> _What to work on_:
Quote exactly the lines from the line containing "axis at x and z" to the line containing "obj.parent = empty", both lines included, please, and nothing more.

> _Recorded data_:

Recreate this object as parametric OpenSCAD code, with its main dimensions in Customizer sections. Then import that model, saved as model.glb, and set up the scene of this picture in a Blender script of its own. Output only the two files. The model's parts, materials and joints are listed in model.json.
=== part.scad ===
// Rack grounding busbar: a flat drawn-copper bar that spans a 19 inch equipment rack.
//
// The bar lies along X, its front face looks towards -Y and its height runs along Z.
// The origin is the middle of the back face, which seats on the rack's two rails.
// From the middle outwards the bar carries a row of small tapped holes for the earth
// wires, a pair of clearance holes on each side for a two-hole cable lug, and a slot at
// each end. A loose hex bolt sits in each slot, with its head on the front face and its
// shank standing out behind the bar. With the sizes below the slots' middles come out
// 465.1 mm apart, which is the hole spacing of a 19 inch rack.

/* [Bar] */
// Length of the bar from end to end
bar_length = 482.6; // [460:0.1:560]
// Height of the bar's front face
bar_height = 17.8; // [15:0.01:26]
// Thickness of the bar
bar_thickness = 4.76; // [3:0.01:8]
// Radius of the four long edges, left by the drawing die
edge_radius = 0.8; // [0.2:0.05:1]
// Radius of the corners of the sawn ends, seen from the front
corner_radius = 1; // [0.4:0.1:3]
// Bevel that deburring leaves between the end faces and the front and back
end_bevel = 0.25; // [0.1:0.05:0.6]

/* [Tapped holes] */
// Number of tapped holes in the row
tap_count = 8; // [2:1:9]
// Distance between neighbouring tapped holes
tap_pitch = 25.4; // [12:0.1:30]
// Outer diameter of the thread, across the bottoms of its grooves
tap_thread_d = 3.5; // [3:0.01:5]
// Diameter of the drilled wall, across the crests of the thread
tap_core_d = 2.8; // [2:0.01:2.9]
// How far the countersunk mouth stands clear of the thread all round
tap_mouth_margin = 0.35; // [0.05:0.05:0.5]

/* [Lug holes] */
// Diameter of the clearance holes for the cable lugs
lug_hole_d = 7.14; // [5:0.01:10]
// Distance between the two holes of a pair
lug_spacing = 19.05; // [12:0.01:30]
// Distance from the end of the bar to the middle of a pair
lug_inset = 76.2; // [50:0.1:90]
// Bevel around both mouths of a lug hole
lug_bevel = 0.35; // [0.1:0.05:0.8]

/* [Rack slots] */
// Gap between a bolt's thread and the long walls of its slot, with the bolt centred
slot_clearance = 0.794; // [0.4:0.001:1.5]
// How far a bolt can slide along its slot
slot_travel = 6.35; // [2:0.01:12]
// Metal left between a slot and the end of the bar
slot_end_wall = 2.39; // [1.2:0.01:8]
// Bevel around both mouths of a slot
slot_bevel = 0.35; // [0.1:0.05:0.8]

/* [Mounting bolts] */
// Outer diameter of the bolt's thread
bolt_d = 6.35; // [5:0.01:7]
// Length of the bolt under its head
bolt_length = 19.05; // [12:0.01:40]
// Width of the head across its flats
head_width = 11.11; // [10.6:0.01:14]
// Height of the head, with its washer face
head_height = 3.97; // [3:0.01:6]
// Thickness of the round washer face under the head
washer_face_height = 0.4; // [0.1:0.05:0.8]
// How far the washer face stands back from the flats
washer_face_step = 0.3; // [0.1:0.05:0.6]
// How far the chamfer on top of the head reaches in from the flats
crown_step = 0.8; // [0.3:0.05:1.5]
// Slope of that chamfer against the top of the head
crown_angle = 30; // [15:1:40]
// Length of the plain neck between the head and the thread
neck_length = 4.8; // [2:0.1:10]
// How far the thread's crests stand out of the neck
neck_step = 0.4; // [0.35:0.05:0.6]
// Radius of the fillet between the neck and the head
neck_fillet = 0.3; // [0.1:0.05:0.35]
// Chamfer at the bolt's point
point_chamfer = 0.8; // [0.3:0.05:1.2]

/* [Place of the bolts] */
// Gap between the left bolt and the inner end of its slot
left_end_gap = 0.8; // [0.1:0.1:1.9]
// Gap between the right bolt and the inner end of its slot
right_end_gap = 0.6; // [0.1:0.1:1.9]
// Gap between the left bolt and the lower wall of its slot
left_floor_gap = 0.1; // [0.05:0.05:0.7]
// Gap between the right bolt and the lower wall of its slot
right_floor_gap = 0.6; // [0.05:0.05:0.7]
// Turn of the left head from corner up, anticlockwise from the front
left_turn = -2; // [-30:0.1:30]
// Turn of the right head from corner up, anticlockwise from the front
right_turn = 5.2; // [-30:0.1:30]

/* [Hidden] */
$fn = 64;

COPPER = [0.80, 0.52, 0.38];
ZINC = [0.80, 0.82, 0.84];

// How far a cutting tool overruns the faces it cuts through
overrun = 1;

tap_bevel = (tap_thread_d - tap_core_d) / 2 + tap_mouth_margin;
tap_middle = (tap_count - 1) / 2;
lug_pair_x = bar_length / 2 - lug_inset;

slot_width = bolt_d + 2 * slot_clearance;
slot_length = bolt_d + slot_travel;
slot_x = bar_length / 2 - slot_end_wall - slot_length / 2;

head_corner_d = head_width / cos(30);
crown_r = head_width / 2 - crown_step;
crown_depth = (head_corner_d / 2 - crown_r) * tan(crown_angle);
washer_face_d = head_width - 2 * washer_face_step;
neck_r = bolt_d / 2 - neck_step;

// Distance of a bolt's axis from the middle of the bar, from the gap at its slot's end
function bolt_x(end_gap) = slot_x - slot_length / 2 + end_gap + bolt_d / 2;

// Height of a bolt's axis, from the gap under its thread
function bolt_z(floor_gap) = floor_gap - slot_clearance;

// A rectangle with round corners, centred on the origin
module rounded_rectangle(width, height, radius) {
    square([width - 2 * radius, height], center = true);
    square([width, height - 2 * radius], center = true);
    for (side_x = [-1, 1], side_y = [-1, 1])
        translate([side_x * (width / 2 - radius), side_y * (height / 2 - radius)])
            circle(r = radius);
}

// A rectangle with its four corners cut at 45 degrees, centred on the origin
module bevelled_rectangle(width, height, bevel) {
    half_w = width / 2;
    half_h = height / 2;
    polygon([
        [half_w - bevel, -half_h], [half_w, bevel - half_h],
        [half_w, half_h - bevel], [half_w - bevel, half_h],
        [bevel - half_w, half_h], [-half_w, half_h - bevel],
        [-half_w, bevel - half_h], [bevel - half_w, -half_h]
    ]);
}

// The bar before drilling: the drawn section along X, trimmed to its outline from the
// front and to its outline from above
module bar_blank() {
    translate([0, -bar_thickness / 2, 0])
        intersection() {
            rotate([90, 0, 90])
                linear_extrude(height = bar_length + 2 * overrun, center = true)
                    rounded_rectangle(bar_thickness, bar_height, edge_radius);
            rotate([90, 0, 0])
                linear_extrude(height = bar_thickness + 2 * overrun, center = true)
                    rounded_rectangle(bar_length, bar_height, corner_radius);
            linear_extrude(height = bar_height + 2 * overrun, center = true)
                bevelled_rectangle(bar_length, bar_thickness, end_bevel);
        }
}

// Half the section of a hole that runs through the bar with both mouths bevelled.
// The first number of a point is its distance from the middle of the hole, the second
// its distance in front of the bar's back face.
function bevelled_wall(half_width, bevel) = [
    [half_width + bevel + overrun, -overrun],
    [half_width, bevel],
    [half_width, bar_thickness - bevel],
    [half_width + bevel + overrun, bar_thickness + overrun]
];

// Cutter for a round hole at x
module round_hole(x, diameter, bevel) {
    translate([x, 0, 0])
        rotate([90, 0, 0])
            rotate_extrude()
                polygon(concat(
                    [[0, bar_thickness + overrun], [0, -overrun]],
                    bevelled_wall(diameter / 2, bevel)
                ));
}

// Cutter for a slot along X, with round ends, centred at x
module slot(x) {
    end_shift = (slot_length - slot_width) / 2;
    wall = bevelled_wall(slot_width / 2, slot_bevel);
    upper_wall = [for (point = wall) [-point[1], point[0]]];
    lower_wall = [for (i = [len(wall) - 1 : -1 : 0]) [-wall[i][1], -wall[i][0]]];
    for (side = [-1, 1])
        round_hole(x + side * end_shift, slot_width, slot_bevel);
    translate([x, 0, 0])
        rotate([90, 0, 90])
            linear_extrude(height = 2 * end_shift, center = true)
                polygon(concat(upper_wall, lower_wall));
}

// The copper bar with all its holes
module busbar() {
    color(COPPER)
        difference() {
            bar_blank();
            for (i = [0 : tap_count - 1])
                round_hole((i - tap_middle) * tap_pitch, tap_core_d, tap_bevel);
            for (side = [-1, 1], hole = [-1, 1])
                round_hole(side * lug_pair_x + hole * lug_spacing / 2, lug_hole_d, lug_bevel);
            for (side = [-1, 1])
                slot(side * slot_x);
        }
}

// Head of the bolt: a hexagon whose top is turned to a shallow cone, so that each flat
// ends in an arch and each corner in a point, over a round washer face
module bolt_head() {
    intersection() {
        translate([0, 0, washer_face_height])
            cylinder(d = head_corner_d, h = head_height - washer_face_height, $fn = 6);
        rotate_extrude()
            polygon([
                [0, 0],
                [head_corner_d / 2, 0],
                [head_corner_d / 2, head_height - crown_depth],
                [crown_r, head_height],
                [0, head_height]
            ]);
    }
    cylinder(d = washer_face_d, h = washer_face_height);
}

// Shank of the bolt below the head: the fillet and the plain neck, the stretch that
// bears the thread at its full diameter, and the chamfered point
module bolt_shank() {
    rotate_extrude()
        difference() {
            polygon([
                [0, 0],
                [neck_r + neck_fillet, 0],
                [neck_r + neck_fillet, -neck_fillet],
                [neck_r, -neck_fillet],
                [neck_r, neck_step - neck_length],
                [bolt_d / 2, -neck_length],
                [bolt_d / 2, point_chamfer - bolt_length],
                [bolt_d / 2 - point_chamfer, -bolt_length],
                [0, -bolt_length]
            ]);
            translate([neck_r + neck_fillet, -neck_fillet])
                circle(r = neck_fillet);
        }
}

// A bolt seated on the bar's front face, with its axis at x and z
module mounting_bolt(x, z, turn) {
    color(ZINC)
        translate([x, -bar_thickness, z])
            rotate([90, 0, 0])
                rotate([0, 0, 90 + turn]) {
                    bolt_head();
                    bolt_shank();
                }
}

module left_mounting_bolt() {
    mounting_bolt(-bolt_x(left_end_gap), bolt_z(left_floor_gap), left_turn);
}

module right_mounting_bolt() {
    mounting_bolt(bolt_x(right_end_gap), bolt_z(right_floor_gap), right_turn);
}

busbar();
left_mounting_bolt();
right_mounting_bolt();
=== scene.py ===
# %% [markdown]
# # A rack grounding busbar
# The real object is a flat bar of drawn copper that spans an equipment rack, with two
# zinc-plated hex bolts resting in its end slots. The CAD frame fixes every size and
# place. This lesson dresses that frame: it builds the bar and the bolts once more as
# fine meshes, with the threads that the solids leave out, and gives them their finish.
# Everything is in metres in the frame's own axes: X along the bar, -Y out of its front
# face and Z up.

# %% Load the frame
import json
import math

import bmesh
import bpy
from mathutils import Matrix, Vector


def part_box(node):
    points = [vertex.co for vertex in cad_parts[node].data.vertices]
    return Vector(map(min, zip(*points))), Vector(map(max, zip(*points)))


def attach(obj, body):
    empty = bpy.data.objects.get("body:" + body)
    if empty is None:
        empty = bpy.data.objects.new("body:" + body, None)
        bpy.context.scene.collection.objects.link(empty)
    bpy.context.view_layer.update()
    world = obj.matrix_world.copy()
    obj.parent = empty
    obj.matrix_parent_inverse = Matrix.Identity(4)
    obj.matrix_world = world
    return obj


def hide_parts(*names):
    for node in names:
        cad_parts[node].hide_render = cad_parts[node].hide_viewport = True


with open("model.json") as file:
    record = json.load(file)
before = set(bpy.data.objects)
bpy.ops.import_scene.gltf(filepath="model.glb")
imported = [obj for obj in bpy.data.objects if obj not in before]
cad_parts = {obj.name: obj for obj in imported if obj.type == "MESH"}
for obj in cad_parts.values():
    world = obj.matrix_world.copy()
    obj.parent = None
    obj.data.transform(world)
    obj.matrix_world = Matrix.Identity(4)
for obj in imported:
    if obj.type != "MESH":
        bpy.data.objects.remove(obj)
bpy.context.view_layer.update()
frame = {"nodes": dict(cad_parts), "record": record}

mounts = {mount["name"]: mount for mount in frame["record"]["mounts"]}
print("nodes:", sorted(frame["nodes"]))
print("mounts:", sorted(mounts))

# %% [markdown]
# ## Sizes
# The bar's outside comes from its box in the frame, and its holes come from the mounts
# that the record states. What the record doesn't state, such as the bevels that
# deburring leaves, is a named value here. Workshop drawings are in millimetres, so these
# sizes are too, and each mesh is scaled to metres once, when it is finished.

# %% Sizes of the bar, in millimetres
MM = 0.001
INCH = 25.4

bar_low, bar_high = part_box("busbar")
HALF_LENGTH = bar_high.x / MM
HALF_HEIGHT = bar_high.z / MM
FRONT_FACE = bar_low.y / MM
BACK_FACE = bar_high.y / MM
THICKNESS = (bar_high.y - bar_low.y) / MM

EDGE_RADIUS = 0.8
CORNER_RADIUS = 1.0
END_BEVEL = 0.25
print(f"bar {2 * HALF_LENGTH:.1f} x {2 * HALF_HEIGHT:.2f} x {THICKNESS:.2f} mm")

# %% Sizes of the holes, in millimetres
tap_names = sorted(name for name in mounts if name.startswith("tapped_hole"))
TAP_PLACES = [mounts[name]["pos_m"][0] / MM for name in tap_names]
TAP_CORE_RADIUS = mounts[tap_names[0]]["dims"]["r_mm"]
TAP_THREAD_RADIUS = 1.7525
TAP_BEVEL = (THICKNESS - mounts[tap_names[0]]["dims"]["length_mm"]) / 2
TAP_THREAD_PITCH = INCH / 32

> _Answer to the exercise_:
// A bolt seated on the bar's front face, with its axis at x and z
module mounting_bolt(x, z, turn) {
    color(ZINC)
        translate([x, -bar_thickness, z])
            rotate([90, 0, 0])
                rotate([0, 0, 90 + turn]) {
                    bolt_head();
                    bolt_shank();
                }
}

module left_mounting_bolt() {
    mounting_bolt(-bolt_x(left_end_gap), bolt_z(left_floor_gap), left_turn);
}

module right_mounting_bolt() {
    mounting_bolt(bolt_x(right_end_gap), bolt_z(right_floor_gap), right_turn);
}

busbar();
left_mounting_bolt();
right_mounting_bolt();
=== scene.py ===
# %% [markdown]
# # A rack grounding busbar
# The real object is a flat bar of drawn copper that spans an equipment rack, with two
# zinc-plated hex bolts resting in its end slots. The CAD frame fixes every size and
# place. This lesson dresses that frame: it builds the bar and the bolts once more as
# fine meshes, with the threads that the solids leave out, and gives them their finish.
# Everything is in metres in the frame's own axes: X along the bar, -Y out of its front
# face and Z up.

# %% Load the frame
import json
import math

import bmesh
import bpy
from mathutils import Matrix, Vector


def part_box(node):
    points = [vertex.co for vertex in cad_parts[node].data.vertices]
    return Vector(map(min, zip(*points))), Vector(map(max, zip(*points)))


def attach(obj, body):
    empty = bpy.data.objects.get("body:" + body)
    if empty is None:
        empty = bpy.data.objects.new("body:" + body, None)
        bpy.context.scene.collection.objects.link(empty)
    bpy.context.view_layer.update()
    world = obj.matrix_world.copy()
    obj.parent = empty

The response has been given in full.